Aku tertawa getir, apakah mereka sedang memerankan film dewasa untukku?

Aku menekan bel pintu lagi.

Sambil menunggu, aku bisa merasakan jantungku berdetak semakin cepat, dan napasku semakin memburu. Aku tahu aku harus keluar dari sini dan segera pergi ke rumah sakit.

Sayangnya, masih belum ada yang membukakan pintu.

Aku mengetuk pintu dengan keras lagi dan pintu terbuka.

Evie terlihat seperti baru selesai mandi, suara lirihnya terdengar terengah-engah.

"Maaf, Nona Lilliana, kamu tahu, Fred, dia agak lama."

Frederick juga berdiri di ambang pintu menatapku. Dengan jubah mandinya yang diikat longgar, terlihat beberapa bekas ciuman di dadanya.

Aku mengalihkan pandangan dari dadanya dan menyerahkan foto itu.

"Fotonya sudah diedit, aku harap kalian menyuka ...."

Aku pingsan sebelum aku bisa menyelesaikan perkataanku. Suara terakhir yang terdengar di telingaku adalah teriakan gugup dan cemas Frederick.

"Lili!"

Ketika aku membuka mata lagi, aku terbaring di ranjang rumah sakit, tanpa sadar aku melihat ke sisi ranjang, dan benar saja, tidak ada siapa-siapa di sana.

Tapi aku bisa mendengar samar-samar suara-suara yang berbicara di koridor.

"Dia sakit apa?"

"Anda memiliki hubungan apa dengan Nona Lilliana?"

"Aku temannya."

"Maaf, tapi kami tidak bisa memberi tahu Anda tentang kondisi pasien tanpa persetujuannya."

"...."

"Nona Lilliana seharusnya sudah sadar sekarang.
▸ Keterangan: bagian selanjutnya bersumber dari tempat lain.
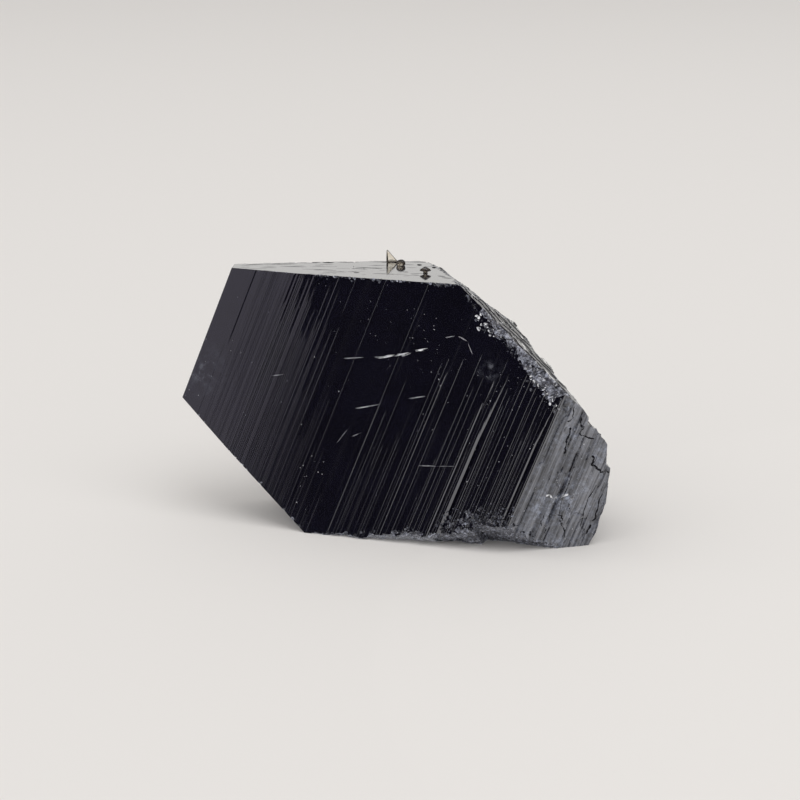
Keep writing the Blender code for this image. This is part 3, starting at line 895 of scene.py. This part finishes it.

Maukah Anda ikut masuk dengan kami untuk melihatnya?"

"Tidak."

Seorang teman dan tidak lebih?

Tapi saat ini aku tidak peduli dengan kesedihan itu, aku tahu aku harus menghadapi sesuatu yang lebih serius.

"Nona Lilliana, tumor Anda tumbuh semakin besar dan Anda harus segera dioperasi."

"Baiklah, operasi secepatnya, aku sudah punya cukup uang untuk operasi."

Dokter mengangguk dan menjelaskan beberapa hal lagi kepada perawat sebelum keluar.

Aku termenung menatap langit-langit, dan semua kenangan masa lalu kembali membanjiri kepalaku.

Mungkin mereka juga takut ditinggalkan.

Namun, melupakan mungkin juga bukan berarti sebuah penderitaan.

Melupakan Frederick mungkin adalah pilihan yang lebih baik.

Aku tidak akan mengingat pernah ditinggalkan olehnya, tidak akan diam-diam merasa sedih demi dia, dan tidak akan meneteskan air mata lagi untuknya.

Selanjutnya, seluruh hidupku hanyalah aku.

Aku tidak ragu sedikit pun ketika menandatangani formulir persetujuan untuk operasi.

Selamat tinggal Frederick, selamat tinggal masa muda yang hilang.